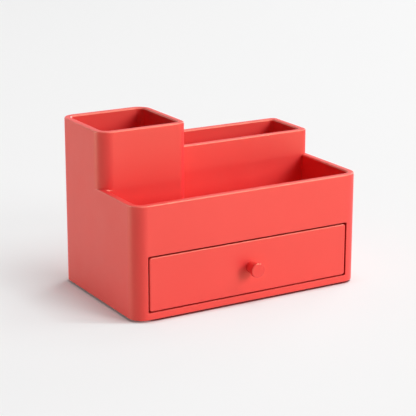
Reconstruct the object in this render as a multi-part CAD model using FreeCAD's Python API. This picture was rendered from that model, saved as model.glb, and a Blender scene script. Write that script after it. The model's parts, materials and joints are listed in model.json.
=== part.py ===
# Desk organizer with a drawer, in millimetres.
# A one-piece moulded housing holds a pen cup, a rear slot and an L-shaped tray above a drawer bay.
# The drawer goes in from below, then the base plate, which carries it, is screwed on.
#
# Frame: +Z up, the desk at z = 0, the drawer front towards -Y, +X to the right of someone facing it.
# The origin is at the middle of the footprint, the knob included.

import FreeCAD, Part
import math
import os

from FreeCAD import Vector

# ---- Driving dimensions ----

# Housing, outside
WIDTH = 200.0
DEPTH = 124.0
TRAY_RIM_Z = 89.8
SLOT_RIM_Z = 110.4
CUP_RIM_Z = 134.3
CUP_WIDTH = 75.0
CUP_DEPTH = 70.4
SLOT_DEPTH = 51.0
CORNER_RADIUS = 11.3
CUP_STEP_RADIUS = 7.5
SLOT_CORNER_RADIUS = 5.0
RIM_ROUNDING = 0.9
LIP_CHAMFER = 0.9
FOOT_EDGE_CHAMFER = 0.4

# Housing, walls and pockets
WALL = 5.5
PARTITION = 5.0
FLOOR = 3.0
POCKET_RADIUS = 3.0
POCKET_FLOOR_CHAMFER = 2.0
DRAFT_DEG = 0.5

# Drawer bay and its front opening
OPENING_SIDE_MARGIN = 11.1
OPENING_BOTTOM_Z = 6.9
OPENING_TOP_Z = 51.0
OPENING_RADIUS = 1.0
LINTEL_LIP = 2.5

# Base plate
FOOT_PROUD = 1.5
PLATE_THICKNESS = 3.0
PLATE_RECESS = 0.5
REBATE_WIDTH = 1.5
PLATE_CLEARANCE = 0.3

# Screws (self-tapping, 2.9 mm, low flat head) and the bosses that the base screws go into
SCREW_RADIUS = 1.45
BASE_SCREW_LENGTH = 12.0
SCREW_HEAD_RADIUS = 2.8
SCREW_HEAD_HEIGHT = 1.6
SCREW_HOLE_CLEARANCE = 0.15
THREAD_CLEARANCE = 0.05
HEAD_CLEARANCE = 0.3
DRIVE_WIDTH = 0.7
DRIVE_SPAN = 3.0
DRIVE_DEPTH = 0.9
BOSS_RADIUS = 3.3
BOSS_EMBED = 0.6
BOSS_END_OFFSET = 12.0

# Rubber feet
FOOT_RADIUS = 6.0
FOOT_INSET = 24.0

# Drawer
GAP_SIDE = 1.2
GAP_TOP = 1.4
GAP_BOTTOM = 1.1
FRONT_THICKNESS = 4.5
FRONT_CORNER_RADIUS = 2.0
FRONT_EDGE_CHAMFER = 0.5
BOX_INSET = 1.4
BOX_HEIGHT = 37.0
BOX_WALL = 2.0
BOX_FLOOR = 2.0
BOX_OUTER_RADIUS = 5.0
BOX_FLOOR_CHAMFER = 1.5
CLOSED_CLEARANCE = 0.5

# Drawer guides and stops
DRAWER_TRAVEL = 80.0
RUNNER_CLEARANCE = 0.3
RUNNER_WIDTH = 3.0
RUNNER_SPACING = 60.0
RUNNER_END_GAP = 4.0
FENCE_CLEARANCE = 0.5
FENCE_THICKNESS = 2.0
FENCE_HEIGHT = 12.0
STOP_TAB_WIDTH = 14.0
STOP_TAB_SPACING = 110.0
STOP_CLEARANCE = 0.3
STOP_RIB_MARGIN = 3.0
STOP_RIB_THICKNESS = 2.5
STOP_RIB_DROP = 4.0
ROOF_CLEARANCE = 0.6

# Knob
KNOB_REACH = 11.0
KNOB_BASE_RADIUS = 4.5
KNOB_FACE_RADIUS = 5.8
KNOB_RIM_THICKNESS = 3.0
KNOB_RIM_CHAMFER = 0.7
KNOB_BORE_DEPTH = 7.5
KNOB_SCREW_LENGTH = 11.0

# ---- Places that follow from them ----

LEFT_X = -WIDTH / 2
RIGHT_X = WIDTH / 2
FRONT_Y = (KNOB_REACH - DEPTH) / 2
BACK_Y = FRONT_Y + DEPTH
MIDDLE_Y = (FRONT_Y + BACK_Y) / 2
OUTLINE = (LEFT_X, FRONT_Y, RIGHT_X, BACK_Y)
OUTLINE_RADII = (CORNER_RADIUS, CORNER_RADIUS, SLOT_CORNER_RADIUS, CORNER_RADIUS)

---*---

:: WHAT NEEDS TO BE DONE ::
The lines from the top of the data above down to the line containing "LINTEL_LIP = 2.5" are to be copied exactly; no other line should appear.

:: PROBLEM SOLUTION ::
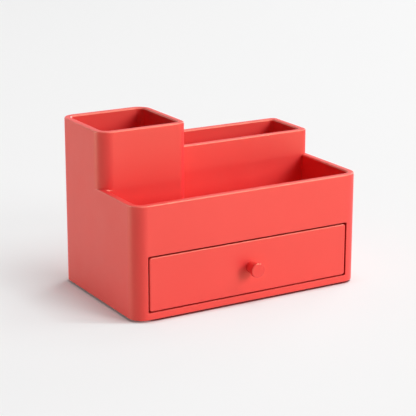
Reconstruct the object in this render as a multi-part CAD model using FreeCAD's Python API. This picture was rendered from that model, saved as model.glb, and a Blender scene script. Write that script after it. The model's parts, materials and joints are listed in model.json.
=== part.py ===
# Desk organizer with a drawer, in millimetres.
# A one-piece moulded housing holds a pen cup, a rear slot and an L-shaped tray above a drawer bay.
# The drawer goes in from below, then the base plate, which carries it, is screwed on.
#
# Frame: +Z up, the desk at z = 0, the drawer front towards -Y, +X to the right of someone facing it.
# The origin is at the middle of the footprint, the knob included.

import FreeCAD, Part
import math
import os

from FreeCAD import Vector

# ---- Driving dimensions ----

# Housing, outside
WIDTH = 200.0
DEPTH = 124.0
TRAY_RIM_Z = 89.8
SLOT_RIM_Z = 110.4
CUP_RIM_Z = 134.3
CUP_WIDTH = 75.0
CUP_DEPTH = 70.4
SLOT_DEPTH = 51.0
CORNER_RADIUS = 11.3
CUP_STEP_RADIUS = 7.5
SLOT_CORNER_RADIUS = 5.0
RIM_ROUNDING = 0.9
LIP_CHAMFER = 0.9
FOOT_EDGE_CHAMFER = 0.4

# Housing, walls and pockets
WALL = 5.5
PARTITION = 5.0
FLOOR = 3.0
POCKET_RADIUS = 3.0
POCKET_FLOOR_CHAMFER = 2.0
DRAFT_DEG = 0.5

# Drawer bay and its front opening
OPENING_SIDE_MARGIN = 11.1
OPENING_BOTTOM_Z = 6.9
OPENING_TOP_Z = 51.0
OPENING_RADIUS = 1.0
LINTEL_LIP = 2.5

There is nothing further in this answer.